Concerned by the increasing presence of nano silver in consumer products, the groups have called on policy makers to implement measures such as a mandatory reporting scheme and product inventory to improve knowledge of what is on the market.
The importance of effective risk assessment and ensuring the safety and labelling of products for consumers and the environment such as textiles, cosmetic and personal care products are also suggested by the organizations.
“Although we acknowledge that nanotechnologies could potentially offer great benefits to consumers and the environment, these technologies and materials may also present new risks which have never been evaluated,” says Beuc.
The database first complied in 2009, included an inventory of 151 products claiming to contain nanomaterials available to European consumers, that number then rising to 475 when updated again in 2010.
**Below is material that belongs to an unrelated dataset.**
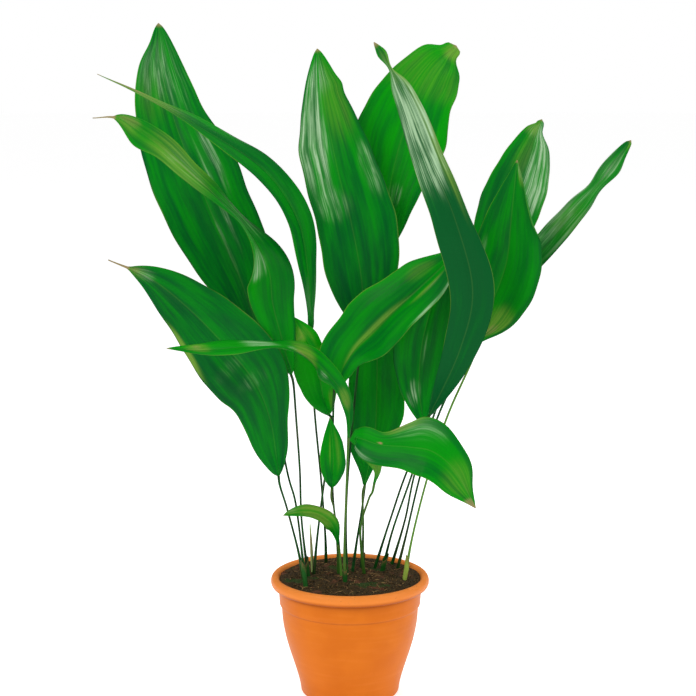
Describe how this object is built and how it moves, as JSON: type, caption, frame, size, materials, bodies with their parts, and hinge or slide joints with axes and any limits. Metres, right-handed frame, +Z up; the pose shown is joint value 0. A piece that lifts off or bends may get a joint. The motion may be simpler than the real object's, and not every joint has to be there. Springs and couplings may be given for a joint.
{
  "type": "potted cast iron plant",
  "caption": "Cast iron plant with broad arching leaves on thin stalks, rooted in compost in a bell-shaped terracotta-coloured plastic pot.",
  "frame": {"origin": "centre of the pot's flat underside", "axes": "+Z up the pot's axis; the front of the plant, where its lowest leaves reach forward, faces -Y; +X to the right of someone who faces the front"},
  "size_m": [0.6489, 0.3632, 0.8433],
  "materials": {
    "pot_plastic": "satin",
    "compost": "matte",
    "rootstock": "matte",
    "stalk": "satin",
    "sheath": "matte",
    "leaf": "satin",
    "young_leaf": "satin",
    "shoot": "satin"
  },
  "bodies": {
    "root": {"pot": "pot_plastic", "soil": "compost", "rhizome_left": "rootstock", "rhizome_middle": "rootstock", "rhizome_inner": "rootstock", "rhizome_right": "rootstock", "stalk_tall_left": "stalk", "blade_tall_left": "leaf", "sheath_tall_left": "sheath", "stalk_upper_left": "stalk", "blade_upper_left": "leaf", "stalk_left_arching": "stalk", "blade_left_arching": "leaf", "sheath_left_arching": "sheath", "stalk_low_left": "stalk", "blade_low_left": "leaf", "stalk_pale_inner": "stalk", "blade_pale_inner": "young_leaf", "stalk_front_level": "stalk", "blade_front_level": "leaf", "sheath_front_level": "sheath", "stalk_centre_tall": "stalk", "blade_centre_tall": "leaf", "stalk_back_broad": "stalk", "blade_back_broad": "leaf", "stalk_upright_inner": "stalk", "blade_upright_inner": "leaf", "sheath_upright_inner": "sheath", "stalk_front_centre": "stalk", "blade_front_centre": "leaf", "stalk_small_upright": "stalk", "blade_small_upright": "young_leaf", "stalk_small_low": "stalk", "blade_small_low": "young_leaf", "stalk_front_drooping": "stalk", "blade_front_drooping": "leaf", "stalk_striped_inner": "stalk", "blade_striped_inner": "leaf", "stalk_long_twisted": "stalk", "blade_long_twisted": "leaf", "sheath_long_twisted": "sheath", "stalk_right_broad": "stalk", "blade_right_broad": "leaf", "stalk_upper_right": "stalk", "blade_upper_right": "leaf", "stalk_far_right": "stalk", "blade_far_right": "leaf", "sheath_far_right": "sheath", "young_shoot": "shoot"}
  },
  "joints": []
}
"Between the two inventories of 2009 and 2010, we observed a tremendous growth of claims related to the use of nano-silver. Prompted by this finding, we decided to dedicate our 2011-2012 market research exclusively to products claiming to contain nano-silver. As a result of our research we found 109 products with nano-silver related claims."
According to the organizations, products with nano-silver claims which were already contained in the previous inventories have been re-checked and included in the latest inventory in case they are still available.
This means, that although the same methodology was used as in previous years, the results are not directly comparable this time. "We only included claims that are explicitly referring to nano-silver, nano-ions or colloidal silver."
Use of nanomaterials in cosmetics
The use of silver ions is widespread in consumer products such as cosmetics, food and textiles due to their antimicrobial properties.
Despite the benefits of nanomaterials (titanium dioxide and zinc oxide are used as UV filters in sunscreen, for example, and are said to have a high level of efficacy) there is continuing debate over whether they could pose health risks to consumers.
The EU requires that from 2013, the use of nanomaterials in cosmetic products must be declared.